Being lost is not being behind. It’s not evidence that you’re less talented or less capable or less committed. It’s just a stage. It’s the part of the journey where you’re gathering information and building instincts and figuring out what you actually believe. It’s uncomfortable, but it’s not wasted. The people who make it through are usually the ones who learned to stop treating confusion as a sign to quit and started treating it as a sign that something is being worked out.
Keep Moving
The line I keep coming back to is this: keep moving.
Not frantically. Not in every direction at once, hoping something sticks. Just keep moving with intention. Keep making things. Keep paying attention to what resonates and what doesn’t. Keep having honest conversations with yourself about what you’re actually trying to do and why.
The direction reveals itself in motion. It doesn’t show up fully formed while you’re waiting for clarity. It shows up as a result of the work you’ve already done, like a path that appears behind you as you walk.
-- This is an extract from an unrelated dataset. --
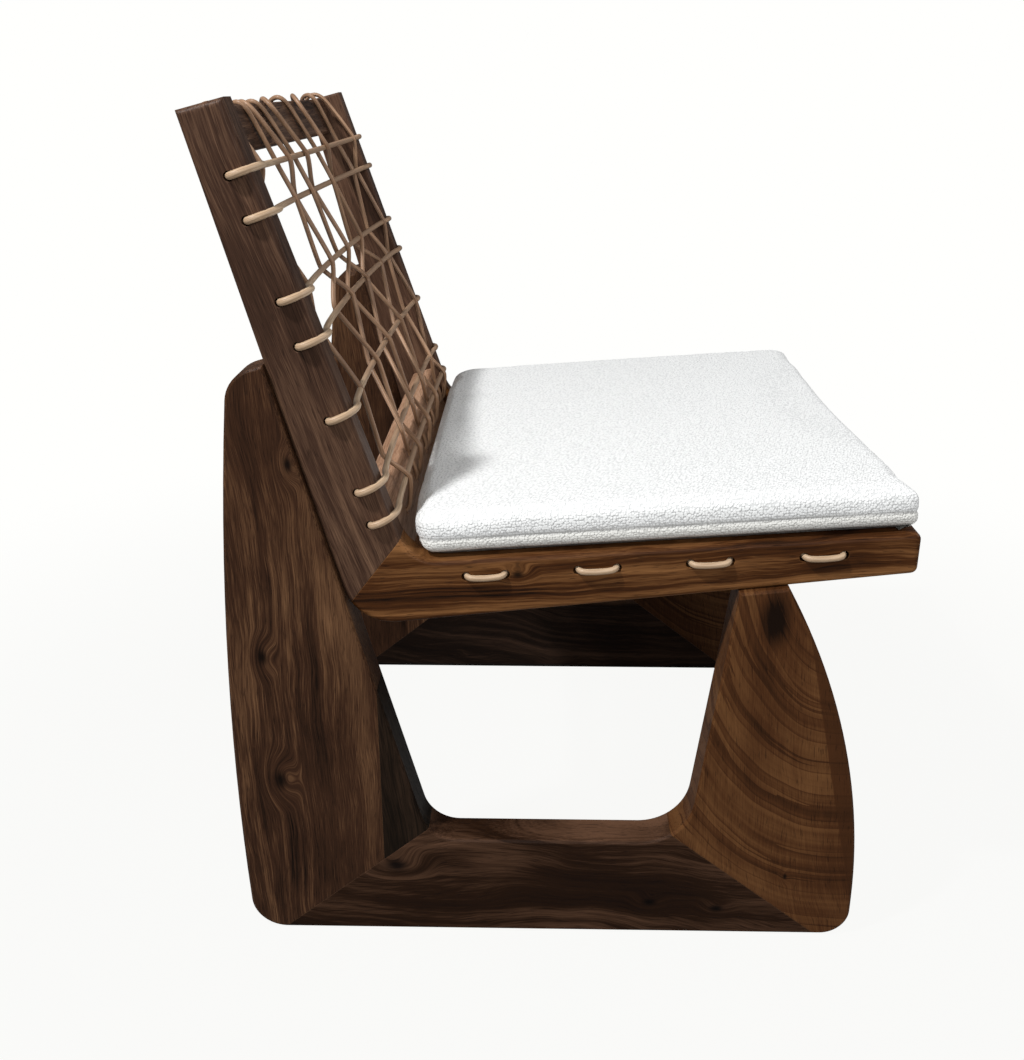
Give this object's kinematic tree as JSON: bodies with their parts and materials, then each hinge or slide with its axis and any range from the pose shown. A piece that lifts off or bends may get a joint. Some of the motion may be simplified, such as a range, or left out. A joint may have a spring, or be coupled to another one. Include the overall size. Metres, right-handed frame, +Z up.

There will be days when the work feels small. When you sit down and what comes out isn’t what you hoped it would be. When you’re not sure if any of it matters or if anyone cares or if you’re getting anywhere. On those days, the most important thing you can do is show up anyway. Make the thing anyway. Not for the outcome, but because showing up is the practice. It’s the thing that, over time, builds into something real.
One day, further down the road, you’ll look back at this period. The confused, uncertain stretch where nothing felt clear. And you’ll see the line connecting all of it. The small steps that added up. The things you learned by doing them wrong first. The moments that shaped your voice without you realizing it at the time.
That line is your path. It was always your path. You were building it the whole time.